## begin INPUT

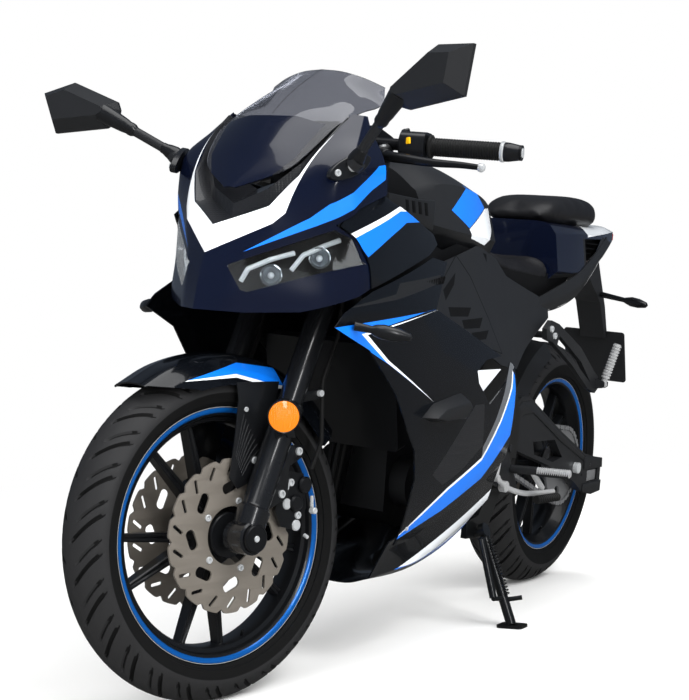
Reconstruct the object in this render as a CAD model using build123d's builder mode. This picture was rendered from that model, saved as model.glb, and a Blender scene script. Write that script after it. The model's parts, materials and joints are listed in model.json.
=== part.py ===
from build123d import *
import os
from math import atan, cos, degrees, radians, sin, sqrt

# A small faired sport motorcycle that leans on its side stand with its steering turned right.
# Every piece is drawn upright and straight ahead, in millimetres, and then set down as it parks:
# +X points forward, +Y to the rider's left, +Z up, and x is 0 at the rear axle.

# Driving sizes
WHEELBASE = 1380
RAKE = 25
TRAIL = 95
LEAN = 8.13
STEER_REST = -15.8
CENTRE_X = -627
CENTRE_Y = -132.9
WALL = 3
TOUCH = 0.3
RUNNING_FIT = 0.08
SIDE_CLEAR = 6

# Tyres: outer radius, half width of the tread, radius at its edge, radius at the bead, half rim width
FRONT_TYRE = (293, 53, 256, 226, 40)
REAR_TYRE = (314, 67, 268, 226, 52)
TREAD_STEPS = 4
FRONT_X = WHEELBASE
FRONT_Z = FRONT_TYRE[0]
REAR_X = 0
REAR_Z = REAR_TYRE[0]

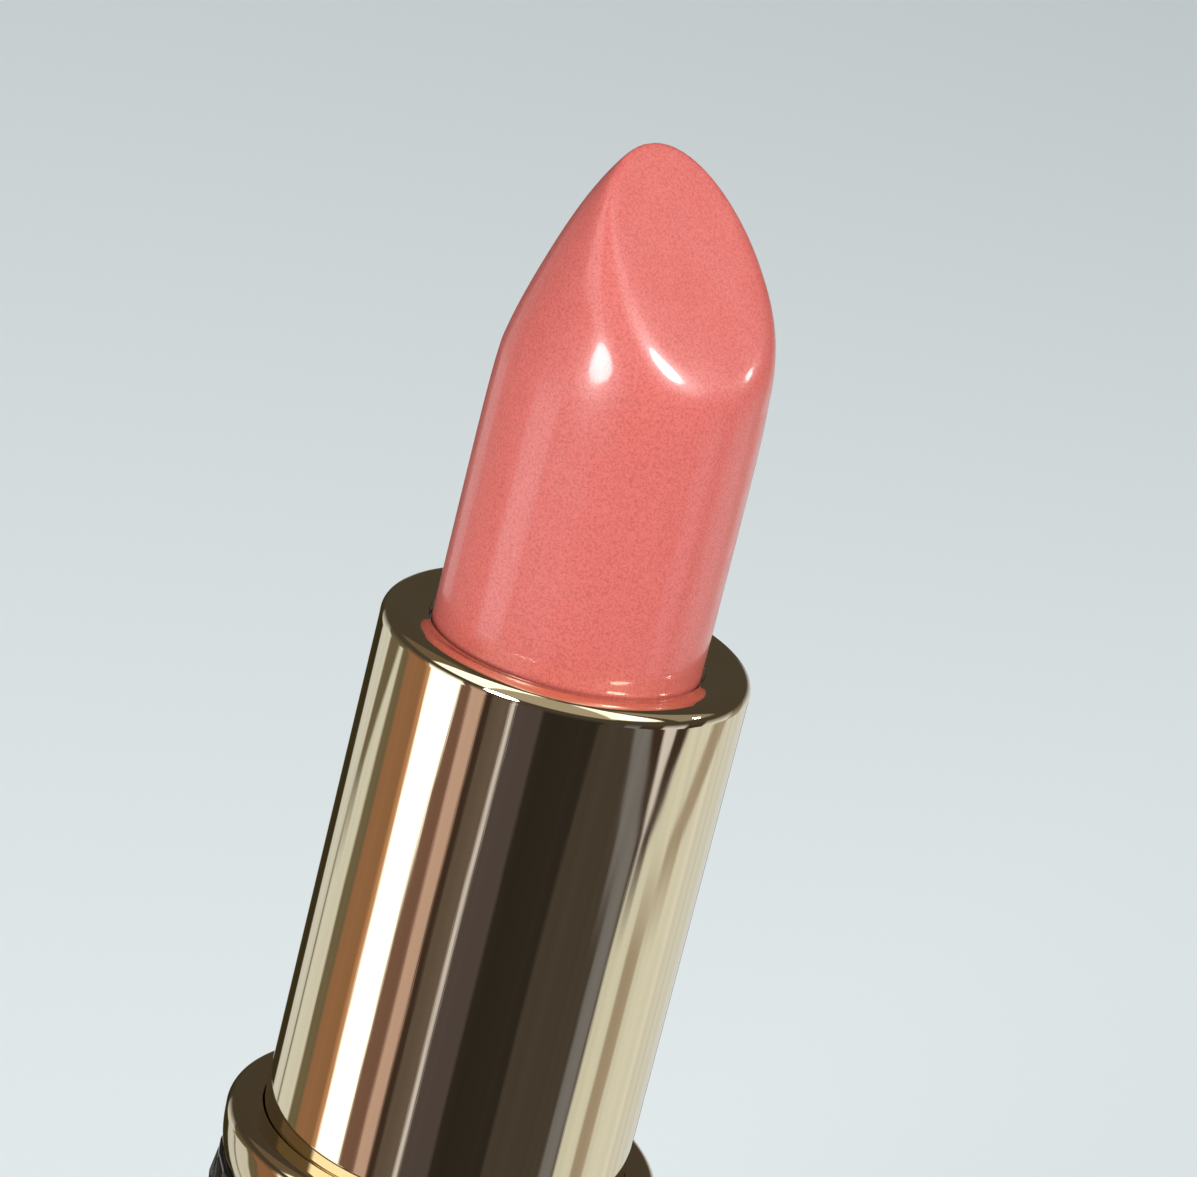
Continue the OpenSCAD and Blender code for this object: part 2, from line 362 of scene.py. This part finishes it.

## end INPUT

PROBLEM TO SOLVE. Extract every entry above as it appears.

OUTPUT FOR THIS EXERCISE.
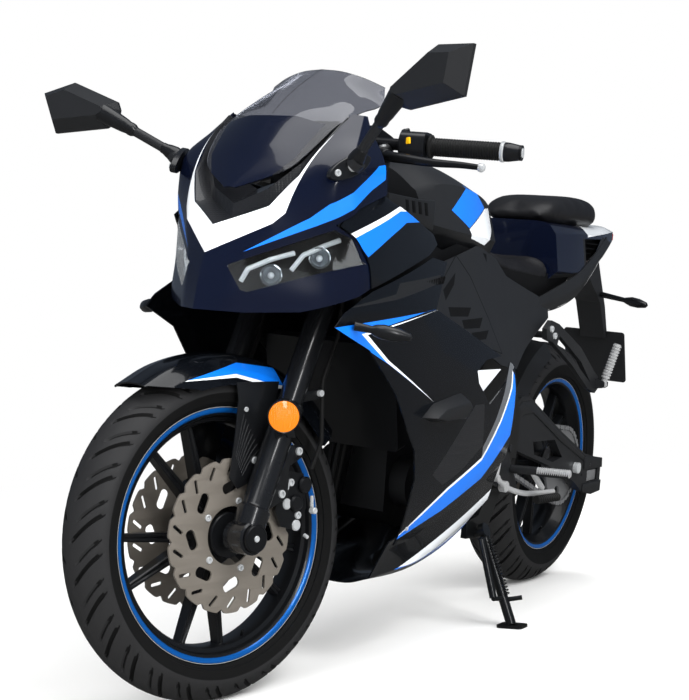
Reconstruct the object in this render as a CAD model using build123d's builder mode. This picture was rendered from that model, saved as model.glb, and a Blender scene script. Write that script after it. The model's parts, materials and joints are listed in model.json.
=== part.py ===
from build123d import *
import os
from math import atan, cos, degrees, radians, sin, sqrt

# A small faired sport motorcycle that leans on its side stand with its steering turned right.
# Every piece is drawn upright and straight ahead, in millimetres, and then set down as it parks:
# +X points forward, +Y to the rider's left, +Z up, and x is 0 at the rear axle.

# Driving sizes
WHEELBASE = 1380
RAKE = 25
TRAIL = 95
LEAN = 8.13
STEER_REST = -15.8
CENTRE_X = -627
CENTRE_Y = -132.9
WALL = 3
TOUCH = 0.3
RUNNING_FIT = 0.08
SIDE_CLEAR = 6

# Tyres: outer radius, half width of the tread, radius at its edge, radius at the bead, half rim width
FRONT_TYRE = (293, 53, 256, 226, 40)
REAR_TYRE = (314, 67, 268, 226, 52)
TREAD_STEPS = 4
FRONT_X = WHEELBASE
FRONT_Z = FRONT_TYRE[0]
REAR_X = 0
REAR_Z = REAR_TYRE[0]

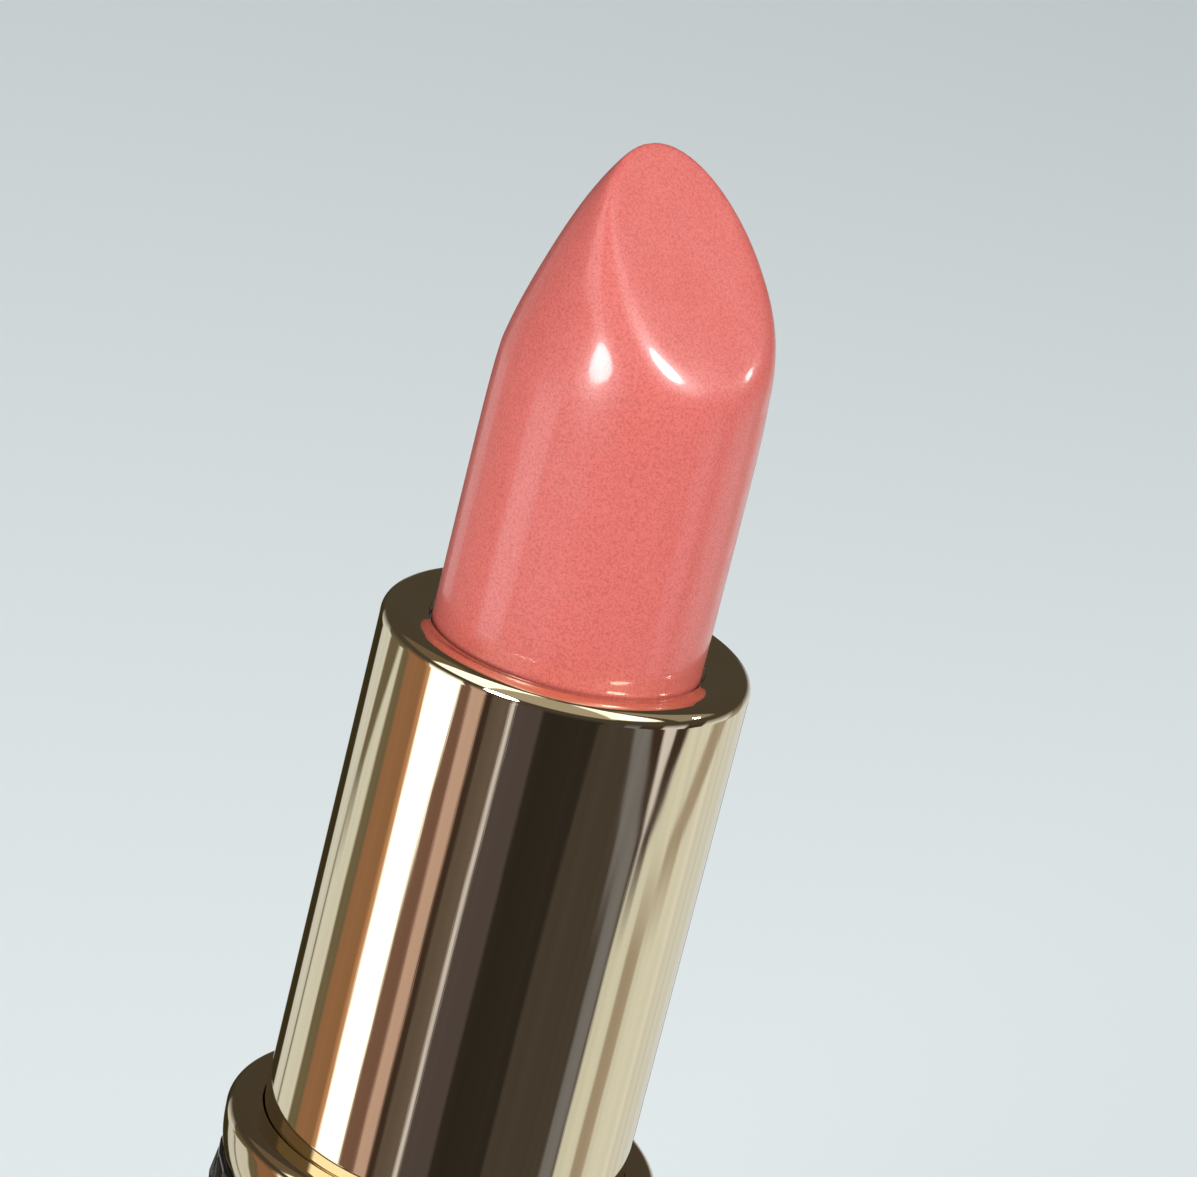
Continue the OpenSCAD and Blender code for this object: part 2, from line 362 of scene.py. This part finishes it.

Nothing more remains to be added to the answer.